• É bonitinho, mas escreve “menas” – sobre o  verdadeiro sentido de usar bem a língua
  • É bonitinho, mas escreve “menas” – sobre o


    verdadeiro sentido de usar bem a língua


    Era um homem lindo. Moreno, alto, bonito e sensual. Talvez ele fosse a solução para os meus problemas. E os de toda a humanidade. Para a Copa no Brasil. Para a truculência da PM nas manifestações e nas periferias. Para a fome na Somália. Para a guerra civil na Síria. Era um menino bonito. Aquele lá que enfeitiçou a Rita Lee, sabe? Ganhou o Colírio Capricho em 2010. Foi Mister Milho na cidadezinha de seis mil habitantes onde nasceu e cresceu. Nasceu tão bonito que, assim que saiu do ventre da mãe, a única coisa que tinha cara de joelho naquele menino era o próprio joelho. E cresceu indiscutivelmente ~boa pinta~, como dizem os machões de regata que acham que assumir que outro homem é bonito é ~coisa de viado~. Era, enfim, um homem lindo.

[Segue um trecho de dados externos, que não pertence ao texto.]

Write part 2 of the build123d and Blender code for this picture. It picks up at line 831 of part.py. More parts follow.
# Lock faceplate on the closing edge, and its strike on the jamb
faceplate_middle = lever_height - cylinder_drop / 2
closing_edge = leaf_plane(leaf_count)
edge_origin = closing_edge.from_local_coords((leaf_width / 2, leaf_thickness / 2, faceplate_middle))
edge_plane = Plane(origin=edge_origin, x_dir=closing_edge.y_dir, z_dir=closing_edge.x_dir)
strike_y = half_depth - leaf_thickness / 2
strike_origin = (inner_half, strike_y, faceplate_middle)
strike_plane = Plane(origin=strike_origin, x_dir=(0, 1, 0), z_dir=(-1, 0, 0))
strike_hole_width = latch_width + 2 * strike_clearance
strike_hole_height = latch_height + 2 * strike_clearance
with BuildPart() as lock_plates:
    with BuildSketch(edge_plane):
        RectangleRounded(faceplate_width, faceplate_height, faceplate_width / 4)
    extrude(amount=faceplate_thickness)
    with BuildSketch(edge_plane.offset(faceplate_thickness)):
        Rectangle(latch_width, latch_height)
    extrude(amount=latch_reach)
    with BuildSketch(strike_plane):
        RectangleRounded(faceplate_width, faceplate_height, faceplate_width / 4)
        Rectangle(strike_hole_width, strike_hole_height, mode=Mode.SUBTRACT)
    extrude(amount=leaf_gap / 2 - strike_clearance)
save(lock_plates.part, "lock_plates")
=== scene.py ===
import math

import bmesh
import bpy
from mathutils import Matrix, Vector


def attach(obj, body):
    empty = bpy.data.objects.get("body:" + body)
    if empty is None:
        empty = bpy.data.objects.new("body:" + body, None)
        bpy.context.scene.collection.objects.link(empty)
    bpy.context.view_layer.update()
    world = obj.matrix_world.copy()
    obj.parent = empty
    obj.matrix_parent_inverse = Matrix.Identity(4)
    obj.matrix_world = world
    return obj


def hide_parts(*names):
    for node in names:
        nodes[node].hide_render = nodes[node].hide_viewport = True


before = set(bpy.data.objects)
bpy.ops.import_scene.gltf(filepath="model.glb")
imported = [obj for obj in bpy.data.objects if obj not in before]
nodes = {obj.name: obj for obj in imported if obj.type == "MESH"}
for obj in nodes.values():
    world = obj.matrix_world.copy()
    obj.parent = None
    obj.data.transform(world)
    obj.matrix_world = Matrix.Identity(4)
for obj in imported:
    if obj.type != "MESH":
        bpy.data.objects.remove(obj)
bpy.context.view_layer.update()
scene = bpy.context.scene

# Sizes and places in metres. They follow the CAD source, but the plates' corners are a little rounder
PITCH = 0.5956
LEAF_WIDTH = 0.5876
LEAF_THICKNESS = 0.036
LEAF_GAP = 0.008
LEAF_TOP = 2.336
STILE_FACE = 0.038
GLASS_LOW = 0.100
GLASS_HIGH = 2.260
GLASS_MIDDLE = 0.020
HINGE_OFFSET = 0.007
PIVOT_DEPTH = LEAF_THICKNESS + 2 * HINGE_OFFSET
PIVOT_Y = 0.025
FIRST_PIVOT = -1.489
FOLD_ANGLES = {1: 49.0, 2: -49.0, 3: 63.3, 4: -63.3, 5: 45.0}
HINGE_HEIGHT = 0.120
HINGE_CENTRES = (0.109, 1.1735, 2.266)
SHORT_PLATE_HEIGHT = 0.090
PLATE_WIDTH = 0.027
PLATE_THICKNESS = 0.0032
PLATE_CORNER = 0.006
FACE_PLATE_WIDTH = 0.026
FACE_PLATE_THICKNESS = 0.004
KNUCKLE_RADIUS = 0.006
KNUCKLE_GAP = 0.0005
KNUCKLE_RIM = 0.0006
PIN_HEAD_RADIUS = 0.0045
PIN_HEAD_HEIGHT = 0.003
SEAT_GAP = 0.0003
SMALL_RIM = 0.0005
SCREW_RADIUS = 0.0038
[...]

    Mas escreveu “com migo”. E eu resolvi perdoar. Botei a culpa no corretor ortográfico, por mais que ele não o tivesse feito. Só que aí veio o “concerteza”. E eu fiquei a imaginar o que fosse uma concerteza. Se um concerto, em linhas gerais, é uma composição musical acompanhada de uma orquestra ou de um piano, uma concerteza deveria ser uma lindeza de concerto. Perdida em meus devaneios, perdoei mais uma vez. Até que veio um “tomare que agente seje muito felis”. E eu, que até então torcia, comecei a contorcer.

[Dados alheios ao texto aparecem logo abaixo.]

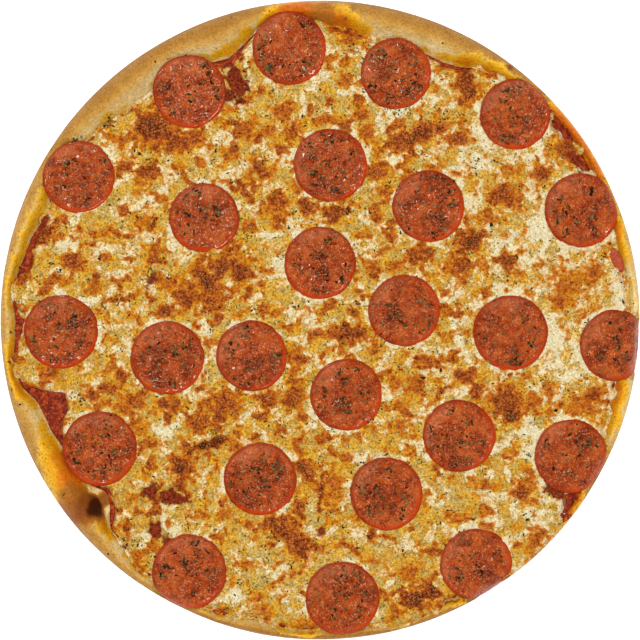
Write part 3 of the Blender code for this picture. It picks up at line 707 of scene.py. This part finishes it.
def ovals(x, y, spots, rough=0.3, cell=5.0, seed=21):
    # The strongest of several soft ovals: the distance in half lengths and half widths along each
    # oval's own directions, made ragged by noise, fades from the full strength to nothing
    ragged = 1 + rough * waves(x, y, cell, seed, 3)
    most = np.zeros(x.shape)
    for px, py, long, wide, turn, strength in spots:
        sx, sy = fromPhoto(px, py)
        c, s = math.cos(math.radians(turn)), math.sin(math.radians(turn))
        away = np.hypot(((x - sx) * c + (y - sy) * s) / long, ((y - sy) * c - (x - sx) * s) / wide) * ragged
        most = np.maximum(most, strength * (1 - fade(away, 0.4, 1.75)))
    return most


def curdsAt(x, y):
    # Melted shreds: for each of several directions a gradient noise stretched along it, of which
    # the highest counts, so that long lumps lie across each other; 0 between them and 1 on top
    c = cheeseCfg
    wx, wy = x + 1.3 * waves(x, y, 5, 51), y + 1.3 * waves(x, y, 5, 52)
    highest = np.full(np.shape(x), -1.0)
    for k in range(c["shredTurns"]):
        turn = math.pi * (k + 0.3 * math.sin(5 * k)) / c["shredTurns"]
        along = wx * math.cos(turn) + wy * math.sin(turn)
        across = wy * math.cos(turn) - wx * math.sin(turn)
        highest = np.maximum(highest, waves(along * c["shredStretch"], across, c["shredWidth"], 44 + 9 * k))
    return fade(highest, c["shredFrom"], c["shredFrom"] + 0.42)


def brownedAt(x, y):
    # The listed patches and smaller random ones, weaker on the right, 0 to about 1
    c = cheeseCfg
    patches = waves(x + 2 * waves(x, y, 5, 96), y, 7.5, 98, 3)
    random = (0.66 - 0.3 * fade(x, 20, 145)) * fade(patches, c["randomFrom"], c["randomFrom"] + 0.7)
    return np.maximum(ovals(x, y, c["browned"], 0.6, 4.2), random)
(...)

    É difícil perdoar erros gramaticais quando se cresceu levando a Novíssima Gramática Ilustrada do Sacconi ao banheiro para a hora do número dois. Ou quando, na impossibilidade de carregar aquela verdadeira bíblia, os rótulos de shampoo, com seus inesquecíveis lauril éteres sulfato de sódio e cocoamidopropil betaínas, se tornavam leitura obrigatória no espaço de tempo entre abaixar as calças e botar a mão no papel higiênico. Mas eu juro que tento me policiar, porque patrulheiros do bom português são chatos. Patrulheiros de qualquer coisa são chatos, aliás. E eu sou uma puta duma chata. Muito mais chata do que puta – pra esclarecer as coisas.

    Antes que vocês façam uma ideia errada de mim: eu nunca quis um homem que me declamasse poemas. Não tenho um pingo de paciência para preciosismos. Às favas todos os poetas, suas rimas, suas métricas e suas segundas pessoas do plural e do singular. Às favas Vinícius de Moraes com seus sonetos. Da fidelidade, do amigo, do amor total, do caralho a quatro. Às favas as ênclises, próclises e mesóclises que você usa devidamente. E às favas meu português correto de merda. Porque, olha, quando alguma coisa desponta mais forte aqui dentro do peito, não importa se é “mais” ou “mas”. Se é “seje” ou “seja”. Se é “menas” ou “menos”. Se é “iorgute” ou “iogurte”. Quando o amor – ou o tesão – fala mais alto, a gente comete o crime de perdoar milhares de vírgulas entre sujeitos e predicados, centenas de “as” craseados indevidamente e dezenas de oxítonas terminadas em U acentuadas. E sem chance de arrependimento.

    Aos corajosos pretendentes de toda a vida que me mandaram mensagens de texto, aqui vai um recado: eu avaliei. Eu fiz a análise sintática, semântica e morfológica. Eu reli cada oração em busca de uma ambiguidade. E eu encontrei erros. Mas acima dos erros, encontrei acertos. Porque a atitude de escrever vale muito mais do que escrever direitinho. Ter coragem de chamar a menina para sair vale muito mais do que declamar-lhe um poema – escrito por você ou por qualquer Veloso ou Gil. Dizer um simples e sonoro “eu te amo” é muito mais precioso do que qualquer preciosismo. Porque convenhamos: se dominar o idioma fosse sinônimo de sucesso na vida amorosa e sexual, seguuuura o professor Pasquale. Que, sem dúvidas, manda muito bem na língua portuguesa. Mas que talvez – só talvez – não saiba que usar bem a língua pode significar mais do que arrasar nas análises sintáticas e nos tira-dúvidas do Telecurso 2000. Muito mais.